Meetings can also be held on-the-move, which is a great help for employees of global companies working in different time zones. Sapient India, for example, has a video conferencing app through which employees can dial in from any device. "Earlier, our employees would sometimes have to sit in office late, or come in very early to access the network and take part in video conferences," says Kameshwari Rao, Vice President, People Strategy, Sapient India. "This app gives them the flexibility to join the conference call from anywhere. Since it is on our network, it is safe - no third-party software is used. And there is no need to remember dial-in numbers and extension codes."
Company Play Stores
Like HCL, a number of large companies has developed entire catalogues of apps, which are put up on the companies' mobile store - similar to Google Play Store - from which an employee can download the ones she needs. Sapient, for instance, has SapientStore, which hosts 12 apps, all built in-house. IBM, similarly, has a range of apps - Manager's Hub (through which managers can get details of their team members and contact them instantly), ACE (Appreciation, Coaching, Evaluation), Blue Thanks (wherein employees informally laud their colleagues), and more. "The ACE app was created in-house and is used in performance reviews," says D.P. Singh, Vice President-HR (India/South Asia) IBM.
A manager at IBM's Noida office, who does not want to be identified, is particularly pleased with another app. "The social media app called 'Connections' has helped me reduce overall e-mail communication time significantly," he says. "A single message or update put up on the project's page is immediately available to everyone across the globe involved in the project.

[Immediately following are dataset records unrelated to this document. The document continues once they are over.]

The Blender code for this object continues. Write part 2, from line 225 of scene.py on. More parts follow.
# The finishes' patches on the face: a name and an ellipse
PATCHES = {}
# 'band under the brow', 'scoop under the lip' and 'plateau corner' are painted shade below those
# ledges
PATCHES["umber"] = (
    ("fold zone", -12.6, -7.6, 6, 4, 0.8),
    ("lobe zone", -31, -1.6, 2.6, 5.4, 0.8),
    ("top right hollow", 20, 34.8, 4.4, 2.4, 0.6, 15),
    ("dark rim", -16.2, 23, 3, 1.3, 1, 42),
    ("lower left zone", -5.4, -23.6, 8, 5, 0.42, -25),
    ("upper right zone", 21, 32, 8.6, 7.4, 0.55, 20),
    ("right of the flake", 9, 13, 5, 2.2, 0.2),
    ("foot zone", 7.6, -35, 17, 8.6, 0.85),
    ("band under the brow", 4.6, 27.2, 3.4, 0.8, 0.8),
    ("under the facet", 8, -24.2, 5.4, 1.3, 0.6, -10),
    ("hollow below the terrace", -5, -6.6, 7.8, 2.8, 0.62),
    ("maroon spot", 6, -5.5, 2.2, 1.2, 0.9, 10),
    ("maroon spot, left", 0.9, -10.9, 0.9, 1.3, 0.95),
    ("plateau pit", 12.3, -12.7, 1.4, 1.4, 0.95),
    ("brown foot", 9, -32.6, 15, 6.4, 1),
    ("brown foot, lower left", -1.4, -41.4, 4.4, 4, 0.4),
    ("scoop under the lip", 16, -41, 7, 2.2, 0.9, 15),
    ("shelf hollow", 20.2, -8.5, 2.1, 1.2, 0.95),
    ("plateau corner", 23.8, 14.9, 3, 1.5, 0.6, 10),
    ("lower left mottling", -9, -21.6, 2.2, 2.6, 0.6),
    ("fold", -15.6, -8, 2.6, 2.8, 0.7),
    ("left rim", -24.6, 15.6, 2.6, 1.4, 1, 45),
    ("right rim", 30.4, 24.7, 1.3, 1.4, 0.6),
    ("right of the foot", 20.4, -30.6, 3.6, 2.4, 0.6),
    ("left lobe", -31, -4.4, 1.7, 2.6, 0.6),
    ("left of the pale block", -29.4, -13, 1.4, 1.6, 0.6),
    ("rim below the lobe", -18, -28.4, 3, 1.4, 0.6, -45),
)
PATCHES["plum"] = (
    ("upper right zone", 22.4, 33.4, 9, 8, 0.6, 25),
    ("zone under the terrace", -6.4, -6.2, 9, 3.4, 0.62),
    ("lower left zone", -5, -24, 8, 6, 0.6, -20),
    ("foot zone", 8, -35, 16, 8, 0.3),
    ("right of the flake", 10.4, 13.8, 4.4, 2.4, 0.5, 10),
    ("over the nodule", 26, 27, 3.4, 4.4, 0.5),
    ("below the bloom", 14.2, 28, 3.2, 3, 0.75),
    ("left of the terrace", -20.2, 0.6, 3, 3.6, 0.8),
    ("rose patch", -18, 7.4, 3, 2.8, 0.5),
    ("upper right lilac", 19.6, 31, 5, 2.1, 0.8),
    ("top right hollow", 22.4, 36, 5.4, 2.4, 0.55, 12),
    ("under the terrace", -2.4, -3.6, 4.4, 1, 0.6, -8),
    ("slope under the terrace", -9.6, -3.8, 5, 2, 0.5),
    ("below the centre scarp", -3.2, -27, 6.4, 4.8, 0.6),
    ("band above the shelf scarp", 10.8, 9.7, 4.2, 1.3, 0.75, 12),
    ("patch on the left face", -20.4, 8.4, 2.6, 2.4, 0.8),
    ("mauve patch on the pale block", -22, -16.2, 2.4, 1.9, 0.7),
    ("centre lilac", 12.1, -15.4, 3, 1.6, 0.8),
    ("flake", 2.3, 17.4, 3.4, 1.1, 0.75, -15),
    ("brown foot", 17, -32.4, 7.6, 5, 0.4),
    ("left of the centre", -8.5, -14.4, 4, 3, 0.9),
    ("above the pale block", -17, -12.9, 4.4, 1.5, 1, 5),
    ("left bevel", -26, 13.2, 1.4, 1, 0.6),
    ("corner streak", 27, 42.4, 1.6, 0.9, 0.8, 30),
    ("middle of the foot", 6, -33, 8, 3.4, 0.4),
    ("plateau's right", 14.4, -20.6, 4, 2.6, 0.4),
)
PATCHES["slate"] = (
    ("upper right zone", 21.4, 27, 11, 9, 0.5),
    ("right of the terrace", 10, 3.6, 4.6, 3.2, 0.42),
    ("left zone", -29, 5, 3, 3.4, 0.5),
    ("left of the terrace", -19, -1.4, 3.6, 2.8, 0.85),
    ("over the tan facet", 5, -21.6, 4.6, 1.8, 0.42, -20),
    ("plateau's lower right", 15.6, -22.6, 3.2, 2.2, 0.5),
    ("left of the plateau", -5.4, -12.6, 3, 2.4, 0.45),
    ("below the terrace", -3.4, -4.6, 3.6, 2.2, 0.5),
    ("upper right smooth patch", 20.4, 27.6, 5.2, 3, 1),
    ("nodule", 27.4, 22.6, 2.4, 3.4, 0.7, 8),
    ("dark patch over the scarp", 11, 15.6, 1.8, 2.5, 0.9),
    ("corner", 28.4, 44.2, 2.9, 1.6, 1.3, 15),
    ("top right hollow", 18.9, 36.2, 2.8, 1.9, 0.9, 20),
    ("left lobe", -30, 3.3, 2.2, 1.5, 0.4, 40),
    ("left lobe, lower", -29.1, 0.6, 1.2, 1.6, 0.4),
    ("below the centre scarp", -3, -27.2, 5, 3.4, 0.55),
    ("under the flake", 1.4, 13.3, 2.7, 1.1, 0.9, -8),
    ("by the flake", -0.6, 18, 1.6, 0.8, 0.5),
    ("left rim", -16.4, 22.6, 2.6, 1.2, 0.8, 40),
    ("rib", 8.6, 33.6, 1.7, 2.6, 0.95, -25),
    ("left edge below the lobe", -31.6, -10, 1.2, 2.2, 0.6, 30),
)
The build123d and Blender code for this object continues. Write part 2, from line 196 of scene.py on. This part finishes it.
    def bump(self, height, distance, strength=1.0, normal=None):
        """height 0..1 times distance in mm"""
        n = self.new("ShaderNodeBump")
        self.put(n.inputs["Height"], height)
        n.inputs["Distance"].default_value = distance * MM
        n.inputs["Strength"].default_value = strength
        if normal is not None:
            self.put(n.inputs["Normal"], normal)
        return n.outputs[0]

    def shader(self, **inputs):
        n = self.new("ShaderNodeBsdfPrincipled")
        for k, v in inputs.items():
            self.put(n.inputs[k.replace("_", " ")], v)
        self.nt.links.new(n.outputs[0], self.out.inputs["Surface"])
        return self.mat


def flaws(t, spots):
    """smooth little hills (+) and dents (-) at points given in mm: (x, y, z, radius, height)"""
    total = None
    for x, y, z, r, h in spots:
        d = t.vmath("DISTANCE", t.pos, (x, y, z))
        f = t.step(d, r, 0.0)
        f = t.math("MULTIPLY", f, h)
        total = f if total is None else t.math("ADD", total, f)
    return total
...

The page also makes it easier to assign tasks to team members."
Not only employees - HR apps help employers, too. "They enable us to get feedback regularly from employees," says Shergill of HCL. "Instead of the annual employee engagement survey we earlier had, we now carry out employee surveys at every trigger - say, when a manager changes or at the end of a project or training period." They also lead to greater transparency. "We bill clients according to the number of hours our employees spend on the client's project," says Rao of Sapient India. "Since logging in and out of the system is now possible through our employees' mobiles, there is greater accuracy and fairness in determining the time spent. It also helps to determine each employee's productivity and ensure fairer bonuses. The work hours can also be more easily approved by managers."
Most importantly, there is the cost benefit. The indirect cost benefits of HR apps are obvious: increased engagement by employees, better employee experience and many man-hours saved. But there are also direct ones. Setting up and maintaining an ERP system on office premises, as well as periodically upgrading it, involves huge costs. These are all eliminated if a cloud-based ERP system on the mobile is employed. "The average employee-related mobile app cost ranges between Rs 500 and Rs 2,500 per user per year," says Gundecha of Jombay.
Challenges
But creating mobile apps, which catch employees' fancy, also calls for imagination. "Companies need to think about how consumption on mobile is different from that on the web," adds Gundecha. Mobile content has to be in the form of byte-sized snippets, which do not take more than three to five minutes to read. Longer content is more suited for laptops and desktops - if web content is blindly pasted on mobile, it is unlikely to enthuse. Thus it is that the mobile apps of, say, Facebook or LinkedIn are very different from their web versions.
Indeed, some HR apps have not worked as well as they should have. "Some of IBM's apps aren't as great as their web interface," says the Noida-based IBM manager. "There are certain lags. Earlier, for instance, it was possible to announce a meeting through the relevant app, but not to cancel it, though that lacuna has since been rectified. The apps are works-in-progress and more features keep being added every month." Another challenge is integrating the app created with existing systems in the company, which requires a good deal of time, money and energy. HR and IT departments have to work in tandem to bring about integration across the organisation.
Some companies develop their HR apps in-house, while others buy the platform from third parties. Jason Averbook, author of book HR from Now to Next: Reimagining the Workplace of Tomorrow, feels that while many companies buy ready-to-use platforms, they should also consider building apps in-house, which tie together all of their applications according to the needs of the organisation. "It is experience that drives engagement and not vice versa," he says.